• **Instruction**
Output each line of the material exactly as it stands.
++++ Exercise material
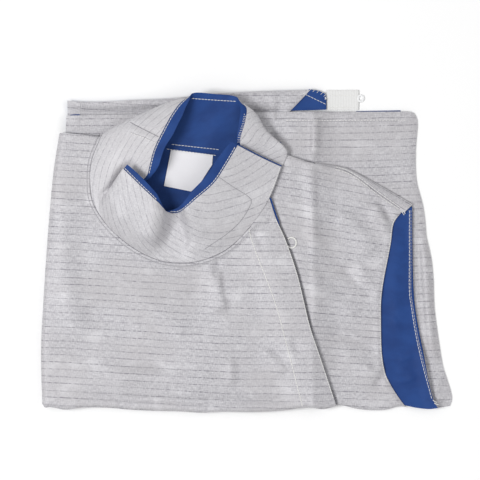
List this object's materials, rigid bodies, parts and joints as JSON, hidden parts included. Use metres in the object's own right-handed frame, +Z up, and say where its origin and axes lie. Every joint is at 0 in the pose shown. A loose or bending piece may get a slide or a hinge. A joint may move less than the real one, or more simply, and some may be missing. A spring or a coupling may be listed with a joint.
{
  "type": "folded fencing lame",
  "caption": "Sleeveless conductive fencing over-jacket lying folded flat, with a stand collar left open over the upper middle, an overlapped front and an armhole edge showing its lining.",
  "frame": {"origin": "on the surface it lies on, under the middle of the folded pack's bounding box", "axes": "+X across the pack towards the armhole that shows, +Y from the bottom fold towards the hems, +Z up from the surface"},
  "size_m": [0.4118, 0.3242, 0.0442],
  "materials": {
    "silver_cloth": "silver-grey metallic woven cloth with thin darker cross stripes",
    "blue_lining": "plain blue nylon lining",
    "white_label": "white satin label, bare",
    "white_elastic": "white ribbed elastic",
    "white_thread": "white cord and sewing thread",
    "clear_ring": "translucent plastic"
  },
  "bodies": {
    "root": {"front_right": "silver_cloth", "front_left": "silver_cloth", "front_overlap_facing": "blue_lining", "front_lower": "silver_cloth", "back_lower": "silver_cloth", "back_upper": "silver_cloth", "back_shoulder_strip": "silver_cloth", "armhole_lining": "blue_lining", "neck_lining": "blue_lining", "folded_side_core": "silver_cloth", "folded_side_leaf": "silver_cloth", "turned_hem_lining": "blue_lining", "size_label": "white_label", "crotch_strap": "white_elastic", "strap_ring": "clear_ring", "thread_loop": "white_thread", "collar_right_outer": "silver_cloth", "collar_right_lining": "blue_lining", "collar_back_outer": "silver_cloth", "collar_back_lining": "blue_lining", "collar_left_outer": "silver_cloth", "collar_left_lining": "blue_lining"}
  },
  "joints": []
}
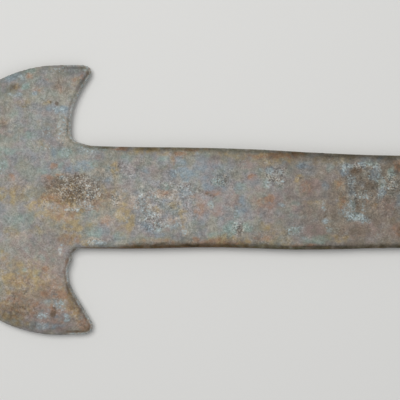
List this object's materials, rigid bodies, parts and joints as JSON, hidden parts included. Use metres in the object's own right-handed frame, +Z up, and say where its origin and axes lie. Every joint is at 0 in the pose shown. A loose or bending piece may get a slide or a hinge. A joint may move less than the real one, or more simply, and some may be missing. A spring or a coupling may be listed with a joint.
{
  "type": "copper axe head",
  "caption": "Flat copper axe head: a half-round blade with two horns swept back beside a long straight shank, lying on one face.",
  "frame": {"origin": "middle of the footprint, on the surface that the head lies on", "axes": "+X along the shank from the cutting edge to the butt, +Y across the blade, +Z up out of the face that shows"},
  "size_m": [0.2, 0.1, 0.006],
  "materials": {
    "patinated_copper": "dull, weathered and mottled grey-brown, with green, blue-white and ochre patches of corrosion"
  },
  "bodies": {
    "root": {"axe_head": "patinated_copper"}
  },
  "joints": []
}
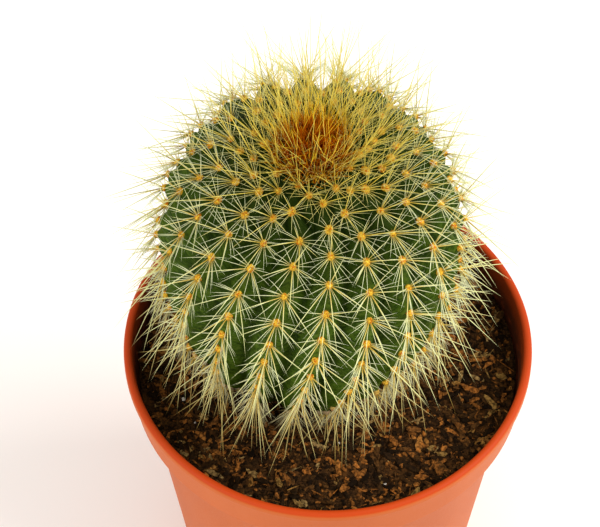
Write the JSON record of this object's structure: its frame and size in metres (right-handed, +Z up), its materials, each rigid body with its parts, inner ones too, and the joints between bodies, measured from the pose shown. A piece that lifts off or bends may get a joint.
++++++++
• **Correct result**
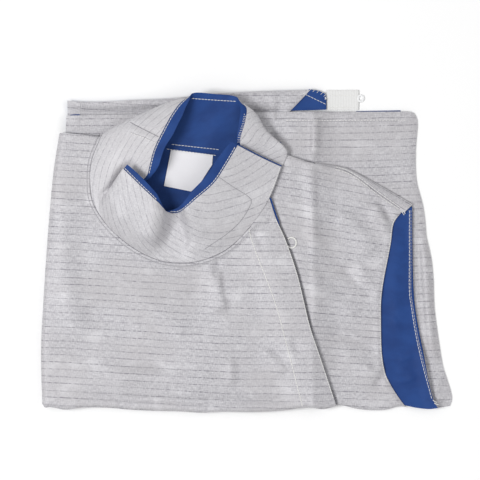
List this object's materials, rigid bodies, parts and joints as JSON, hidden parts included. Use metres in the object's own right-handed frame, +Z up, and say where its origin and axes lie. Every joint is at 0 in the pose shown. A loose or bending piece may get a slide or a hinge. A joint may move less than the real one, or more simply, and some may be missing. A spring or a coupling may be listed with a joint.
{
  "type": "folded fencing lame",
  "caption": "Sleeveless conductive fencing over-jacket lying folded flat, with a stand collar left open over the upper middle, an overlapped front and an armhole edge showing its lining.",
  "frame": {"origin": "on the surface it lies on, under the middle of the folded pack's bounding box", "axes": "+X across the pack towards the armhole that shows, +Y from the bottom fold towards the hems, +Z up from the surface"},
  "size_m": [0.4118, 0.3242, 0.0442],
  "materials": {
    "silver_cloth": "silver-grey metallic woven cloth with thin darker cross stripes",
    "blue_lining": "plain blue nylon lining",
    "white_label": "white satin label, bare",
    "white_elastic": "white ribbed elastic",
    "white_thread": "white cord and sewing thread",
    "clear_ring": "translucent plastic"
  },
  "bodies": {
    "root": {"front_right": "silver_cloth", "front_left": "silver_cloth", "front_overlap_facing": "blue_lining", "front_lower": "silver_cloth", "back_lower": "silver_cloth", "back_upper": "silver_cloth", "back_shoulder_strip": "silver_cloth", "armhole_lining": "blue_lining", "neck_lining": "blue_lining", "folded_side_core": "silver_cloth", "folded_side_leaf": "silver_cloth", "turned_hem_lining": "blue_lining", "size_label": "white_label", "crotch_strap": "white_elastic", "strap_ring": "clear_ring", "thread_loop": "white_thread", "collar_right_outer": "silver_cloth", "collar_right_lining": "blue_lining", "collar_back_outer": "silver_cloth", "collar_back_lining": "blue_lining", "collar_left_outer": "silver_cloth", "collar_left_lining": "blue_lining"}
  },
  "joints": []
}
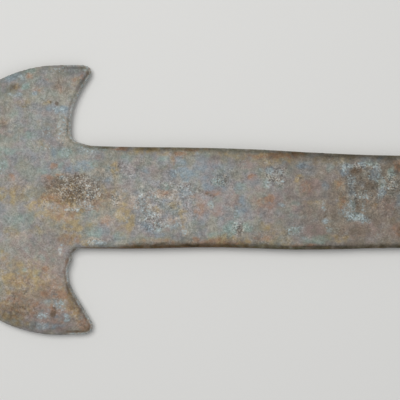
List this object's materials, rigid bodies, parts and joints as JSON, hidden parts included. Use metres in the object's own right-handed frame, +Z up, and say where its origin and axes lie. Every joint is at 0 in the pose shown. A loose or bending piece may get a slide or a hinge. A joint may move less than the real one, or more simply, and some may be missing. A spring or a coupling may be listed with a joint.
{
  "type": "copper axe head",
  "caption": "Flat copper axe head: a half-round blade with two horns swept back beside a long straight shank, lying on one face.",
  "frame": {"origin": "middle of the footprint, on the surface that the head lies on", "axes": "+X along the shank from the cutting edge to the butt, +Y across the blade, +Z up out of the face that shows"},
  "size_m": [0.2, 0.1, 0.006],
  "materials": {
    "patinated_copper": "dull, weathered and mottled grey-brown, with green, blue-white and ochre patches of corrosion"
  },
  "bodies": {
    "root": {"axe_head": "patinated_copper"}
  },
  "joints": []
}
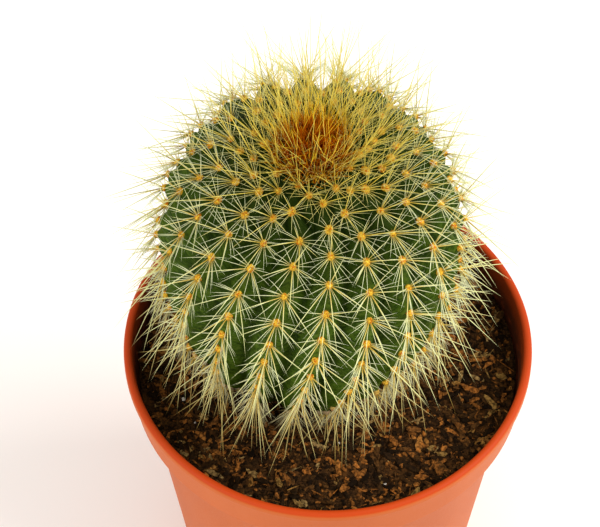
Write the JSON record of this object's structure: its frame and size in metres (right-handed, +Z up), its materials, each rigid body with its parts, inner ones too, and the joints between bodies, measured from the pose shown. A piece that lifts off or bends may get a joint.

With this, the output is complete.